:: Information supplied

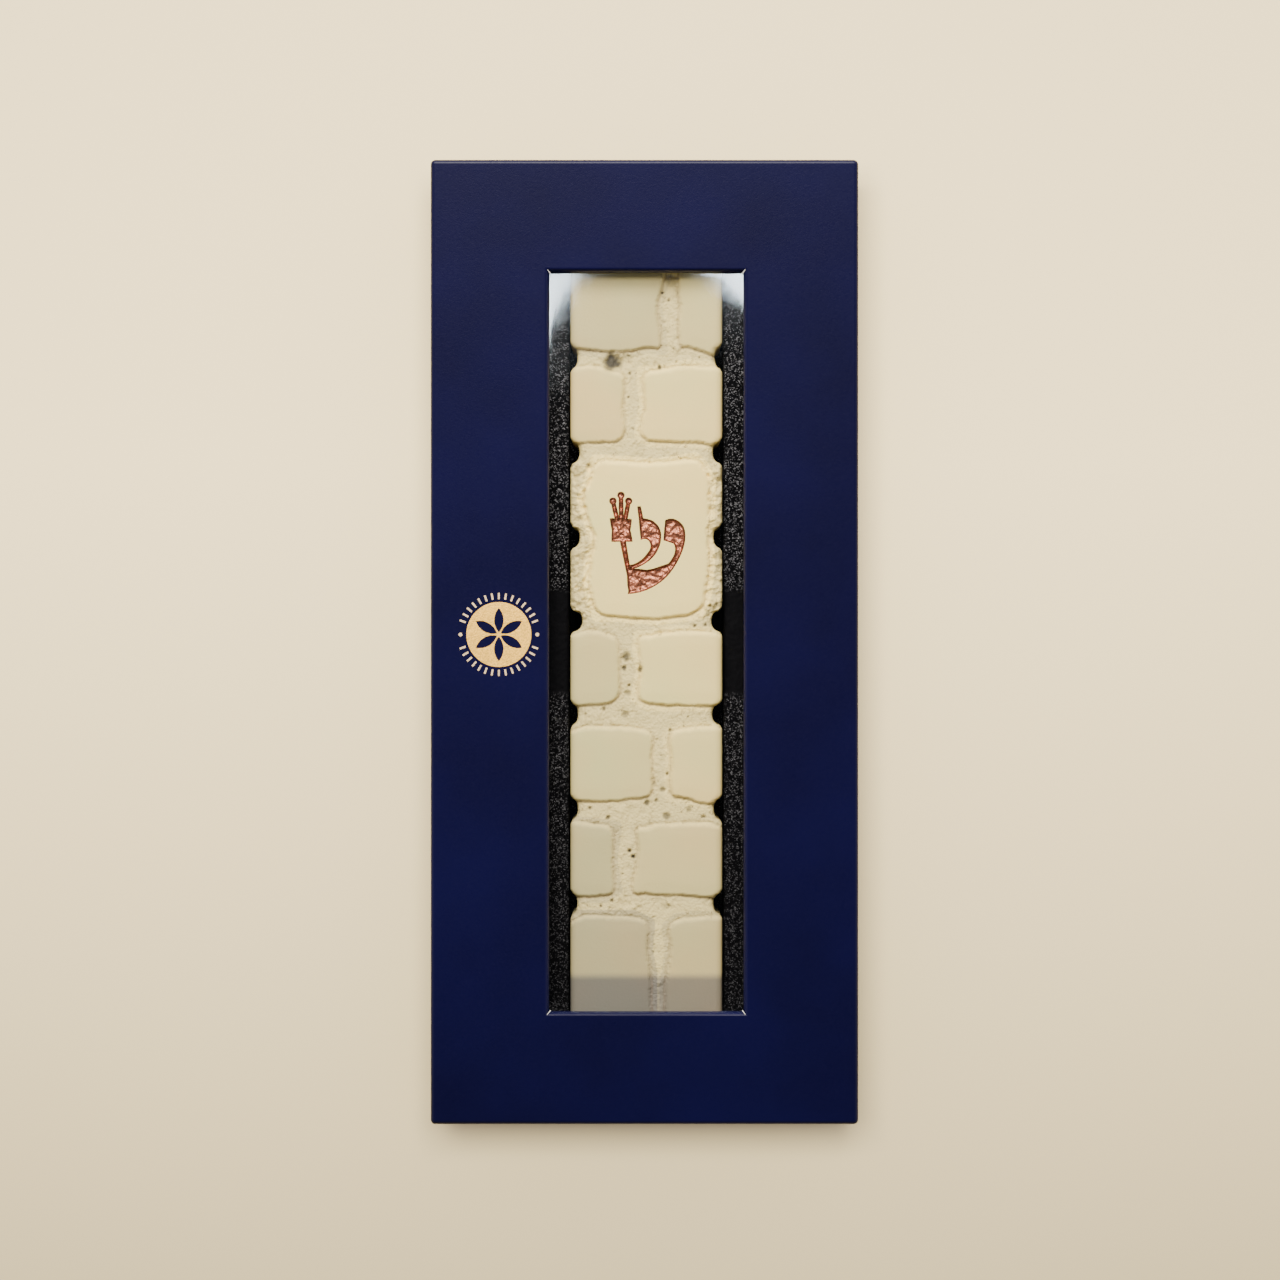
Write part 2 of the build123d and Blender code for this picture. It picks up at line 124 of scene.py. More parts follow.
class BoxSettings(bpy.types.PropertyGroup):
    """Paper, foil, film and foam of the presentation box."""

    navy: FloatVectorProperty(
        name="Navy paper", description="Colour of the cover paper", default=(0.0032, 0.0024, 0.036), **COLOUR)
    lining: FloatVectorProperty(
        name="Lining", description="Colour of the lining paper", default=(0.003, 0.0035, 0.014), **COLOUR)
    gold: FloatVectorProperty(
        name="Gold foil", description="Colour of the seal", default=(0.95, 0.56, 0.10), **COLOUR)
    foam: FloatVectorProperty(
        name="Foam", description="Colour of the foam", default=(0.0014, 0.0013, 0.0017), **COLOUR)
    paper: FloatProperty(
        name="Paper thickness", description="Thickness of the covering paper", default=0.2 * MM, **LENGTH)
    corner: FloatProperty(
        name="Corner radius", description="Radius of the box's upright corners", default=0.75 * MM, **LENGTH)
    edge: FloatProperty(
        name="Edge radius", description="Radius of the papered outer edges", default=0.8 * MM, **LENGTH)
    window_edge: FloatProperty(
        name="Window edge radius", description="Radius of the paper where it turns into the window",
        default=0.7 * MM, **LENGTH)
    turn_in: FloatProperty(
        name="Turn-in", description="How far the paper runs up inside the walls", default=12 * MM, **LENGTH)
    grain_step: FloatProperty(
        name="Foam grid step", description="Spacing of the foam surface's points", default=0.27 * MM, **LENGTH)
    grain_height: FloatProperty(
        name="Foam grain", description="Height of the foam's grains", default=0.34 * MM, **LENGTH)
    film_dip: FloatProperty(
        name="Film dip", description="How far the film sags in its window", default=0.12 * MM, **LENGTH)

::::

Reprint the data above from the opening line to the line holding "foil, film and", inclusive, and nothing else.

#### Written solution
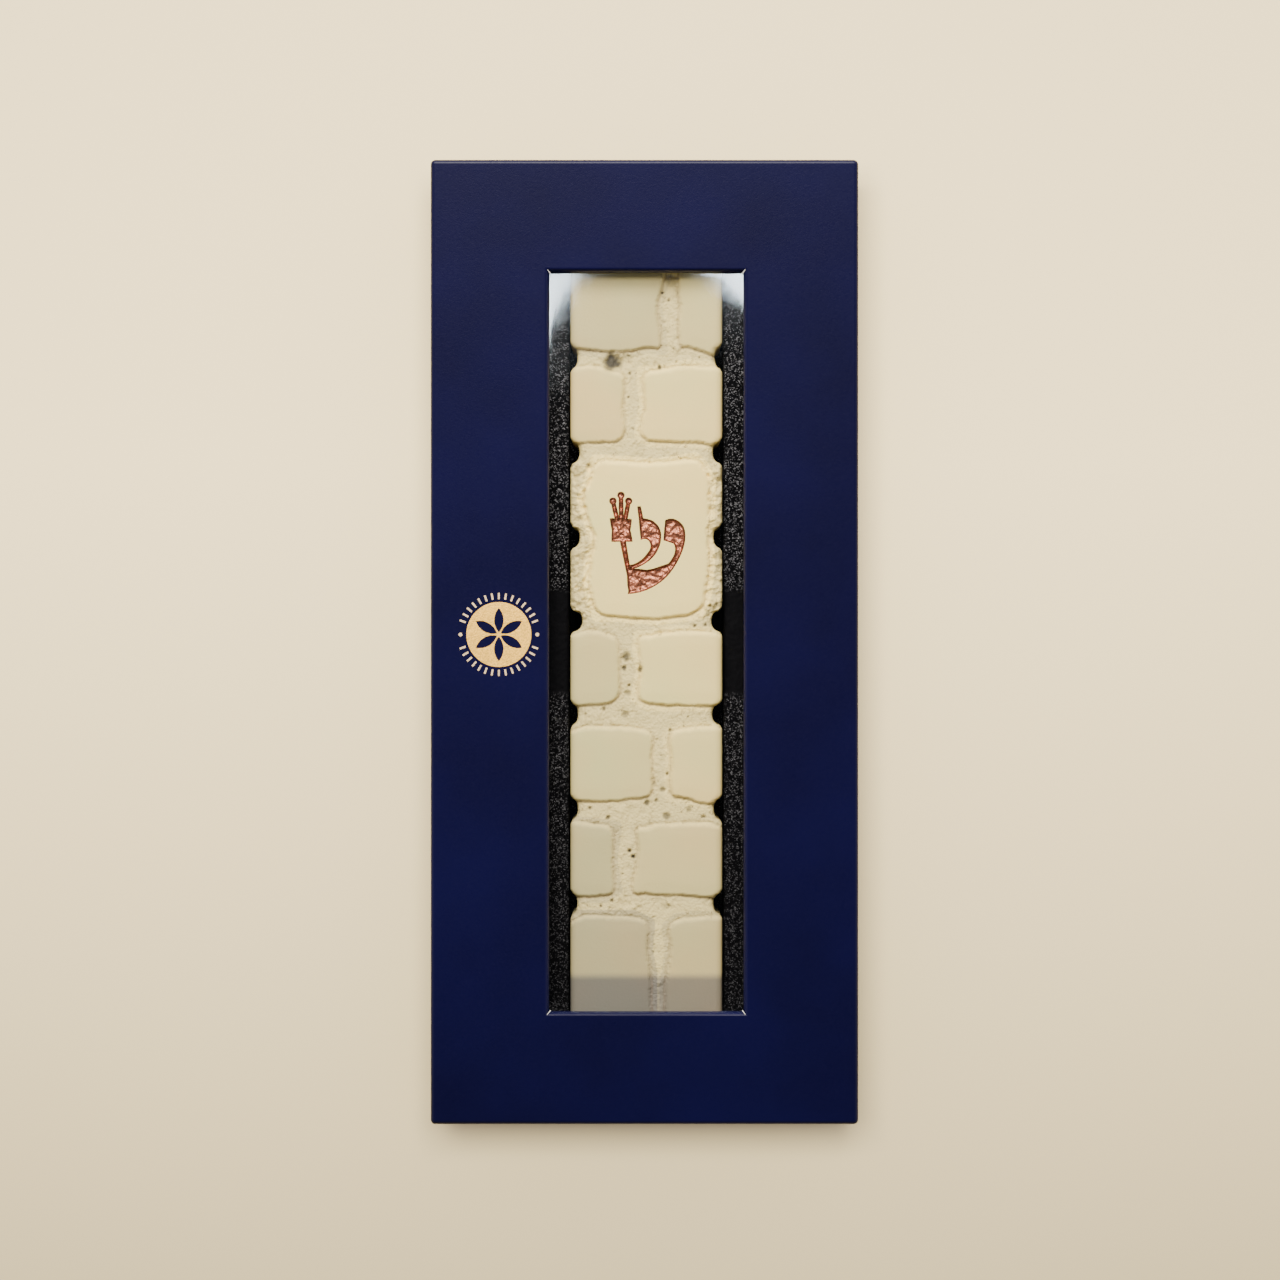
Write part 2 of the build123d and Blender code for this picture. It picks up at line 124 of scene.py. More parts follow.
class BoxSettings(bpy.types.PropertyGroup):
    """Paper, foil, film and foam of the presentation box."""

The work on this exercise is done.